*Data segment*
>>
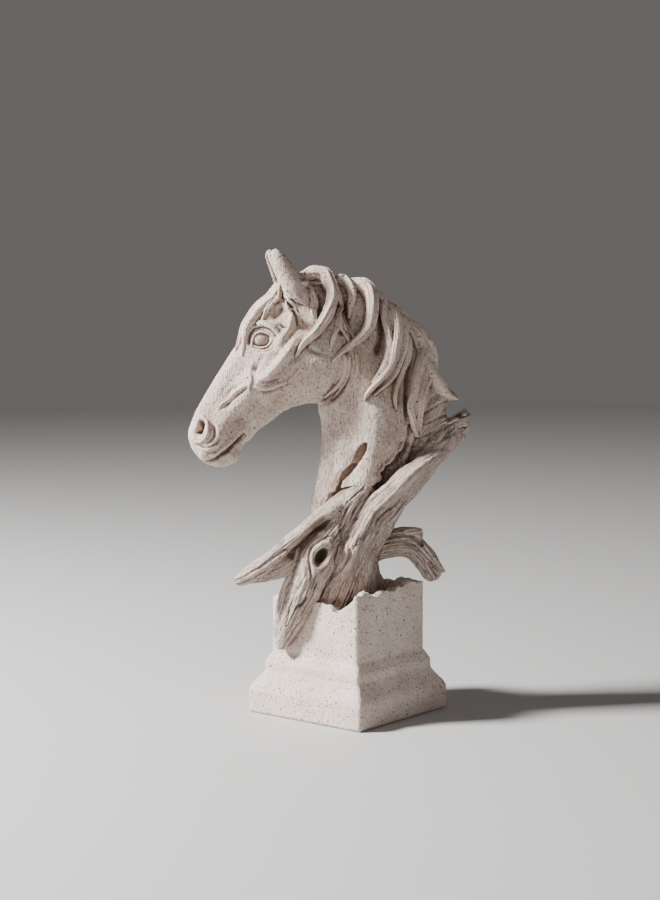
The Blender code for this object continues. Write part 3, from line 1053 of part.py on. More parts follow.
def plinth(collection, cells):
    """The moulded block as a screw of four steps, with its top broken off by a rough cutter."""
    top = BLOCK_TOP + 0.2 * BLOCK_HEIGHT
    points = [(0, 0, top)] + [(r, 0, z) for r, z in plinth_profile(top)] + [(0, 0, 0)]
    block = bpy.data.objects.new("plinth_block", bpy.data.meshes.new("plinth_block"))
    collection.objects.link(block)
    block.data.from_pydata(points, [(i, i + 1) for i in range(len(points) - 1)], [])
    screw = block.modifiers.new("Turn", "SCREW")
    screw.axis = "Z"
    screw.angle = 2 * math.pi
    screw.steps = 4
    screw.render_steps = 4
    screw.use_merge_vertices = True
    screw.merge_threshold = 0.00005
    screw.use_smooth_shade = False
    bevel = block.modifiers.new("Soft edges", "BEVEL")
    bevel.width = EDGE_ROUND
    bevel.segments = 1
    bevel.limit_method = "ANGLE"
    bevel.angle_limit = math.radians(50)

    mesh = bmesh.new()
    reach = BLOCK_SIDE / math.sqrt(2) * 1.06
    bmesh.ops.create_grid(mesh, x_segments=cells, y_segments=cells, size=reach)
    roof = bmesh.ops.extrude_face_region(mesh, geom=mesh.faces[:])
    raised = {part for part in roof["geom"] if isinstance(part, bmesh.types.BMVert)}
    plan = np.array([vertex.co[:2] for vertex in mesh.verts])
    for vertex, height in zip(mesh.verts, broken_height(plan[:, 0], plan[:, 1])):
        vertex.co.z = top + 0.01 if vertex in raised else height
    bmesh.ops.recalc_face_normals(mesh, faces=mesh.faces)
    bmesh.ops.triangulate(mesh, faces=mesh.faces)
    cutter = bpy.data.objects.new("plinth_break", bpy.data.meshes.new("plinth_break"))
    mesh.to_mesh(cutter.data)
    mesh.free()
    collection.objects.link(cutter)
    broken = block.modifiers.new("Broken top", "BOOLEAN")
    broken.operation = "DIFFERENCE"
    broken.solver = "EXACT"
    broken.object = cutter
    return block


def settled(obj):
    """Sets the figure on the plinth: its own scale above the block's top, along the block's faces below."""
    x, y, z = (coordinates(obj) / U).T
    low = np.clip((TOP + 30 - z) / 30, 0, 1)
    low = low * low * (3 - 2 * low)
    plan = U + (BLOCK_SIDE / BLOCK_UNITS - U) * low
    height = BLOCK_TOP + (z - TOP) * np.where(z > TOP, U, BLOCK_HEIGHT / BLOCK_RISE)
    set_coordinates(obj, np.stack([x * plan, y * plan, height], 1))
    return obj


def thinned(obj, name, triangles):
    obj = with_modifiers(obj, name, ("TRIANGULATE", {}))
    share = triangles / len(obj.data.polygons)
    return with_modifiers(obj, name, ("DECIMATE", {"ratio": share, "use_collapse_triangulate": True}))


# The casting

parts = bpy.data.collections.new(NODE)
helpers = bpy.data.collections.new("helpers")
for collection in (parts, helpers):
    bpy.context.scene.collection.children.link(collection)

figure = join("figure", [bust(CELL * U, CELL * U), wood(CELL * U)])
figure = remeshed(figure, "figure", CELL * U)
largest_island(figure)
figure = settled(thinned(figure, NODE, TRIANGLES))
bpy.context.scene.collection.objects.unlink(figure)
parts.objects.link(figure)
figure.name = NODE
figure.data.name = NODE

union = figure.modifiers.new("On the plinth", "BOOLEAN")
union.operation = "UNION"
union.solver = "EXACT"
union.object = plinth(helpers, 25)
for helper in helpers.objects:
    helper.hide_render = True
    helper.display_type = "WIRE"

stone = bpy.data.materials.new("speckled_stone")
stone.use_nodes = True
stone.node_tree.nodes["Principled BSDF"].inputs["Base Color"].default_value = (0.72, 0.66, 0.61, 1)
stone.node_tree.nodes["Principled BSDF"].inputs["Roughness"].default_value = 0.9
stone.node_tree.nodes["Principled BSDF"].inputs["Metallic"].default_value = 0.0
figure.data.materials.clear()
figure.data.materials.append(stone)
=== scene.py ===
import math

import bmesh
import bpy
import numpy as np
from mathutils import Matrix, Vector
from mathutils.bvhtree import BVHTree
from mathutils.kdtree import KDTree


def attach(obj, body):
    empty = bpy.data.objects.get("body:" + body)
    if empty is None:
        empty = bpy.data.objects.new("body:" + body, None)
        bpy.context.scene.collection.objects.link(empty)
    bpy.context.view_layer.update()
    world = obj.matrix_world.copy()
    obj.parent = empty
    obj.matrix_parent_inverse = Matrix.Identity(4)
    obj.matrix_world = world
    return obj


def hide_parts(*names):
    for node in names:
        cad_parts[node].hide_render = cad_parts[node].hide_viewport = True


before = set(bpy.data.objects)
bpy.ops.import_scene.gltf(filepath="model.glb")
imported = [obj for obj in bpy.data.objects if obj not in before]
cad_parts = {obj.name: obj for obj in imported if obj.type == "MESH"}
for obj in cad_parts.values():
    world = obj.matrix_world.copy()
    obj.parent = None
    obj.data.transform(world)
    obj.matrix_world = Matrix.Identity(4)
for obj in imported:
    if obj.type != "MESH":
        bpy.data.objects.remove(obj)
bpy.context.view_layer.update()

# The plinth, in metres

FOOT_SIDE = 0.118        # across the flats of the square foot
FOOT_HEIGHT = 0.0195
SLOPE_HEIGHT = 0.0155    # of the sloped moulding above the foot
BAND_SIDE = 0.099        # across the flats of the band over the slope
BAND_HEIGHT = 0.007
COVE_HEIGHT = 0.0085     # of the hollow moulding between the band and the block
BLOCK_SIDE = 0.090       # across the flats of the block
BLOCK_HEIGHT = 0.0545    # from the cove to the level that the broken top is measured from
EDGE_ROUND = 0.0016      # bevel on the plinth's edges

BAND_BOTTOM = FOOT_HEIGHT + SLOPE_HEIGHT
BLOCK_TOP = BAND_BOTTOM + BAND_HEIGHT + COVE_HEIGHT + BLOCK_HEIGHT

# The figure, from the plinth's top to the ears' points

FIGURE_HEIGHT = 0.275

# The tables of the figure are in units of a 275th of its height, counted from the plinth's underside and
# its middle line.

U = FIGURE_HEIGHT / 275
EAR_TIP = 380.5          # height of the ears' points
NEAR = -1                # the side with the parted mane

# How finely the pieces are made. Cells and reach are in the same units.

SKIN_CELL = 0.65         # cells of the remeshes that join the forms
HAIR_CELL = 0.45
WOOD_CELL = 0.6
PLINTH_CELL = 0.9
BREAK_CELLS = 130        # squares along each side of the plinth's broken top
CURVE_STEPS = 16         # places worked out between two rows of a table
LOCK_ROWS = 44           # rings along a lock
CLEAR = 0.12             # metres from the middle plane, outside everything on it
SKY_RAYS = 8             # ways in which a vertex looks for what shuts it in, and how far
SKY_REACH = 16.0
GOLDEN_TURN = 2.399963
TRIANGLES = {"horse_bust": 190000, "eyes": 90000, "mane_near": 170000, "mane_far": 130000,
             "driftwood": 198000, "plinth": 180000}

# The camera, in metres and degrees

LENS = 73.2              # in mm, on a sensor 36 mm wide
CAMERA_AWAY = 1.5
CAMERA_HEIGHT = 0.347
CAMERA_ROUND = -6.2      # how far round the sculpture it stands from straight before its left side
CAMERA_TURN = -5.62      # which way it looks
CAMERA_DOWN = 4.97

# Head and neck. Each station: top x, z, bottom x, z, and the half-widths near the top, at the middle and
# near the bottom.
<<
*Task statement*
Indicate how many lines of the material contain the string "context", giving the number and nothing more.

*Completed exercise*
5